### Task goal
Write out the material below again, unchanged.

### Data
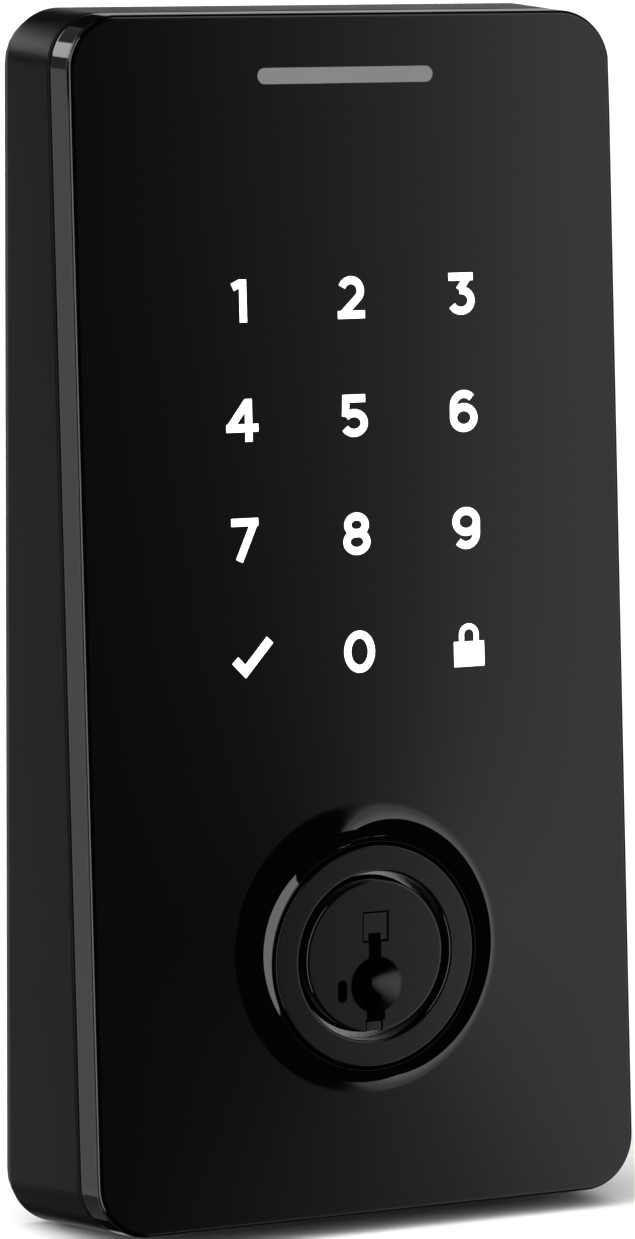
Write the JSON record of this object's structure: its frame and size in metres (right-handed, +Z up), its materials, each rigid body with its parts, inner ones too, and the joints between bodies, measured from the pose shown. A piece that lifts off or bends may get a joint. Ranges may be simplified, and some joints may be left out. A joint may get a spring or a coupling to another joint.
{
  "type": "keypad smart lock",
  "caption": "Outside unit of a touch keypad deadbolt: leaning black case with a backlit touch window above a recessed key cylinder, bolted through the door",
  "frame": {"origin": "where the key cylinder's axis meets the door's face", "axes": "+Z up, keypad faces -Y, +Y points into the door, +X to the right seen from in front"},
  "size_m": [0.0702, 0.0737, 0.1374],
  "materials": {
    "case": "satin black painted die casting",
    "bezel": "glossy black moulded rim",
    "lens": "glossy black touch window with backlit legends",
    "guard": "satin black plated steel ring",
    "plug": "satin black plated brass plug",
    "insert_steel": "dark hardened steel",
    "plate_steel": "zinc plated steel",
    "screw_steel": "bright zinc plated steel",
    "brass": "machined brass",
    "rubber": "black moulded rubber",
    "white_film": "white light mask and diffuser film",
    "board": "green circuit board",
    "chip": "black moulded plastic",
    "nylon": "natural nylon",
    "led": "white light-emitting diode package"
  },
  "bodies": {
    "escutcheon": {"rear_housing": "case", "front_bezel": "bezel", "touch_lens": "lens", "lens_gasket": "rubber", "rear_gasket": "rubber", "guard_seal": "rubber", "cable_grommet": "rubber", "diffuser_sheet": "white_film", "light_mask": "white_film", "touch_board": "board", "board_cover": "chip", "touch_chip": "chip", "main_chip": "chip", "buzzer": "chip", "harness_socket": "nylon", "rear_plate": "plate_steel", "cylinder_guard": "guard", "cylinder_body": "brass", "bolt_post_left": "plate_steel", "bolt_post_right": "plate_steel", "cylinder_screw_upper": "screw_steel", "cylinder_screw_lower": "screw_steel", "key_led_01": "led", "key_led_02": "led", "key_led_03": "led", "key_led_04": "led", "key_led_05": "led", "key_led_06": "led", "key_led_07": "led", "key_led_08": "led", "key_led_09": "led", "key_led_10": "led", "key_led_11": "led", "key_led_12": "led", "cover_screw_1": "screw_steel", "cover_screw_2": "screw_steel", "cover_screw_3": "screw_steel", "cover_screw_4": "screw_steel", "plate_screw_1": "screw_steel", "plate_screw_2": "screw_steel", "plate_screw_3": "screw_steel", "plate_screw_4": "screw_steel"},
    "plug": {"key_plug": "plug", "drill_guard": "insert_steel", "keyway_foot": "insert_steel", "plug_clip": "insert_steel", "pin_spring_1": "screw_steel", "pin_spring_2": "screw_steel", "pin_spring_3": "screw_steel", "pin_spring_4": "screw_steel", "pin_spring_5": "screw_steel"},
    "tail": {"tailpiece": "plate_steel"},
    "bar": {"side_bar": "brass"},
    "carrier": {"rekey_carrier": "insert_steel"},
    "pin_1": {"tumbler_pin_1": "brass"},
    "pin_2": {"tumbler_pin_2": "brass"},
    "pin_3": {"tumbler_pin_3": "brass"},
    "pin_4": {"tumbler_pin_4": "brass"},
    "pin_5": {"tumbler_pin_5": "brass"}
  },
  "joints": [
    {"name": "plug_turn", "type": "hinge", "parent": "escutcheon", "child": "plug", "pos_m": [0, -0.0237, 0], "axis": [0, 1, 0], "range_deg": [-90, 90]},
    {"name": "tail_swing", "type": "hinge", "parent": "plug", "child": "tail", "pos_m": [0, 0.0053, 0], "axis": [0, 1, 0], "range_deg": [-45, 45]},
    {"name": "bar_slide", "type": "slide", "parent": "plug", "child": "bar", "axis": [-1, 0, 0], "range_m": [0, 0.0009]},
    {"name": "rekey_slide", "type": "slide", "parent": "plug", "child": "carrier", "axis": [0, 1, 0], "range_m": [0, 0.0014]},
    {"name": "pin_1_lift", "type": "slide", "parent": "plug", "child": "pin_1", "axis": [0, 0, 1], "range_m": [0, 0.0024], "stiffness_N_per_m": 60, "springref_m": -0.0008, "deforming": ["pin_spring_1"]},
    {"name": "pin_2_lift", "type": "slide", "parent": "plug", "child": "pin_2", "axis": [0, 0, 1], "range_m": [0, 0.0024], "stiffness_N_per_m": 60, "springref_m": -0.0008, "deforming": ["pin_spring_2"]},
    {"name": "pin_3_lift", "type": "slide", "parent": "plug", "child": "pin_3", "axis": [0, 0, 1], "range_m": [0, 0.0024], "stiffness_N_per_m": 60, "springref_m": -0.0008, "deforming": ["pin_spring_3"]},
    {"name": "pin_4_lift", "type": "slide", "parent": "plug", "child": "pin_4", "axis": [0, 0, 1], "range_m": [0, 0.0024], "stiffness_N_per_m": 60, "springref_m": -0.0008, "deforming": ["pin_spring_4"]},
    {"name": "pin_5_lift", "type": "slide", "parent": "plug", "child": "pin_5", "axis": [0, 0, 1], "range_m": [0, 0.0024], "stiffness_N_per_m": 60, "springref_m": -0.0008, "deforming": ["pin_spring_5"]}
  ]
}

### Solution
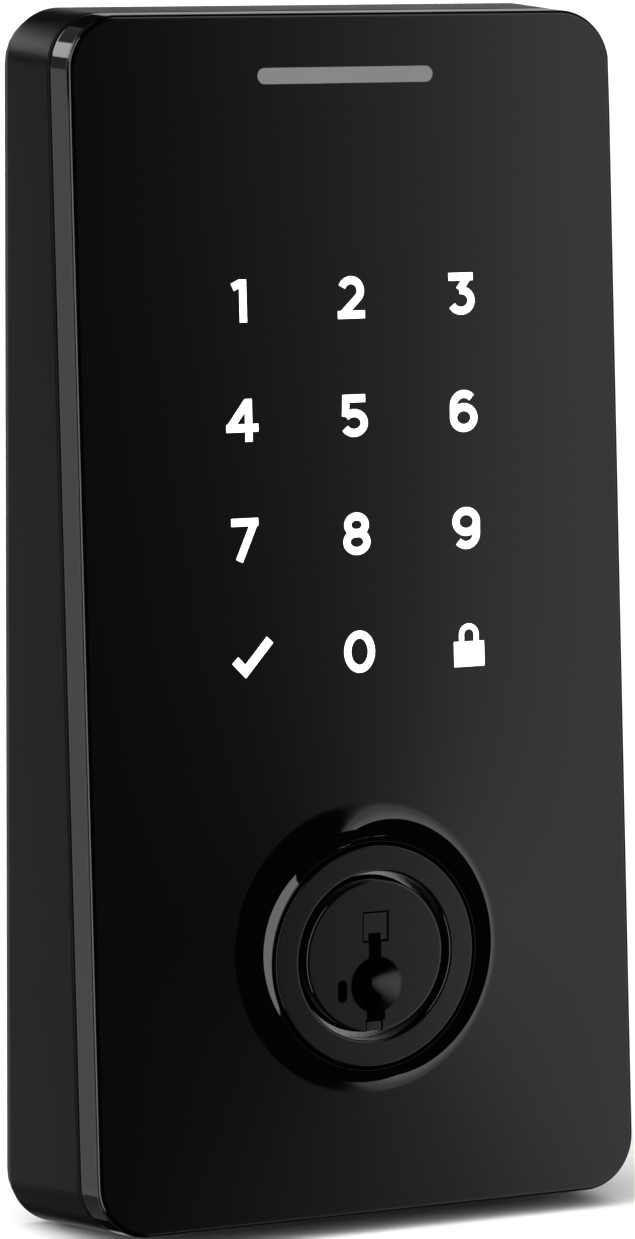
Write the JSON record of this object's structure: its frame and size in metres (right-handed, +Z up), its materials, each rigid body with its parts, inner ones too, and the joints between bodies, measured from the pose shown. A piece that lifts off or bends may get a joint. Ranges may be simplified, and some joints may be left out. A joint may get a spring or a coupling to another joint.
{
  "type": "keypad smart lock",
  "caption": "Outside unit of a touch keypad deadbolt: leaning black case with a backlit touch window above a recessed key cylinder, bolted through the door",
  "frame": {"origin": "where the key cylinder's axis meets the door's face", "axes": "+Z up, keypad faces -Y, +Y points into the door, +X to the right seen from in front"},
  "size_m": [0.0702, 0.0737, 0.1374],
  "materials": {
    "case": "satin black painted die casting",
    "bezel": "glossy black moulded rim",
    "lens": "glossy black touch window with backlit legends",
    "guard": "satin black plated steel ring",
    "plug": "satin black plated brass plug",
    "insert_steel": "dark hardened steel",
    "plate_steel": "zinc plated steel",
    "screw_steel": "bright zinc plated steel",
    "brass": "machined brass",
    "rubber": "black moulded rubber",
    "white_film": "white light mask and diffuser film",
    "board": "green circuit board",
    "chip": "black moulded plastic",
    "nylon": "natural nylon",
    "led": "white light-emitting diode package"
  },
  "bodies": {
    "escutcheon": {"rear_housing": "case", "front_bezel": "bezel", "touch_lens": "lens", "lens_gasket": "rubber", "rear_gasket": "rubber", "guard_seal": "rubber", "cable_grommet": "rubber", "diffuser_sheet": "white_film", "light_mask": "white_film", "touch_board": "board", "board_cover": "chip", "touch_chip": "chip", "main_chip": "chip", "buzzer": "chip", "harness_socket": "nylon", "rear_plate": "plate_steel", "cylinder_guard": "guard", "cylinder_body": "brass", "bolt_post_left": "plate_steel", "bolt_post_right": "plate_steel", "cylinder_screw_upper": "screw_steel", "cylinder_screw_lower": "screw_steel", "key_led_01": "led", "key_led_02": "led", "key_led_03": "led", "key_led_04": "led", "key_led_05": "led", "key_led_06": "led", "key_led_07": "led", "key_led_08": "led", "key_led_09": "led", "key_led_10": "led", "key_led_11": "led", "key_led_12": "led", "cover_screw_1": "screw_steel", "cover_screw_2": "screw_steel", "cover_screw_3": "screw_steel", "cover_screw_4": "screw_steel", "plate_screw_1": "screw_steel", "plate_screw_2": "screw_steel", "plate_screw_3": "screw_steel", "plate_screw_4": "screw_steel"},
    "plug": {"key_plug": "plug", "drill_guard": "insert_steel", "keyway_foot": "insert_steel", "plug_clip": "insert_steel", "pin_spring_1": "screw_steel", "pin_spring_2": "screw_steel", "pin_spring_3": "screw_steel", "pin_spring_4": "screw_steel", "pin_spring_5": "screw_steel"},
    "tail": {"tailpiece": "plate_steel"},
    "bar": {"side_bar": "brass"},
    "carrier": {"rekey_carrier": "insert_steel"},
    "pin_1": {"tumbler_pin_1": "brass"},
    "pin_2": {"tumbler_pin_2": "brass"},
    "pin_3": {"tumbler_pin_3": "brass"},
    "pin_4": {"tumbler_pin_4": "brass"},
    "pin_5": {"tumbler_pin_5": "brass"}
  },
  "joints": [
    {"name": "plug_turn", "type": "hinge", "parent": "escutcheon", "child": "plug", "pos_m": [0, -0.0237, 0], "axis": [0, 1, 0], "range_deg": [-90, 90]},
    {"name": "tail_swing", "type": "hinge", "parent": "plug", "child": "tail", "pos_m": [0, 0.0053, 0], "axis": [0, 1, 0], "range_deg": [-45, 45]},
    {"name": "bar_slide", "type": "slide", "parent": "plug", "child": "bar", "axis": [-1, 0, 0], "range_m": [0, 0.0009]},
    {"name": "rekey_slide", "type": "slide", "parent": "plug", "child": "carrier", "axis": [0, 1, 0], "range_m": [0, 0.0014]},
    {"name": "pin_1_lift", "type": "slide", "parent": "plug", "child": "pin_1", "axis": [0, 0, 1], "range_m": [0, 0.0024], "stiffness_N_per_m": 60, "springref_m": -0.0008, "deforming": ["pin_spring_1"]},
    {"name": "pin_2_lift", "type": "slide", "parent": "plug", "child": "pin_2", "axis": [0, 0, 1], "range_m": [0, 0.0024], "stiffness_N_per_m": 60, "springref_m": -0.0008, "deforming": ["pin_spring_2"]},
    {"name": "pin_3_lift", "type": "slide", "parent": "plug", "child": "pin_3", "axis": [0, 0, 1], "range_m": [0, 0.0024], "stiffness_N_per_m": 60, "springref_m": -0.0008, "deforming": ["pin_spring_3"]},
    {"name": "pin_4_lift", "type": "slide", "parent": "plug", "child": "pin_4", "axis": [0, 0, 1], "range_m": [0, 0.0024], "stiffness_N_per_m": 60, "springref_m": -0.0008, "deforming": ["pin_spring_4"]},
    {"name": "pin_5_lift", "type": "slide", "parent": "plug", "child": "pin_5", "axis": [0, 0, 1], "range_m": [0, 0.0024], "stiffness_N_per_m": 60, "springref_m": -0.0008, "deforming": ["pin_spring_5"]}
  ]
}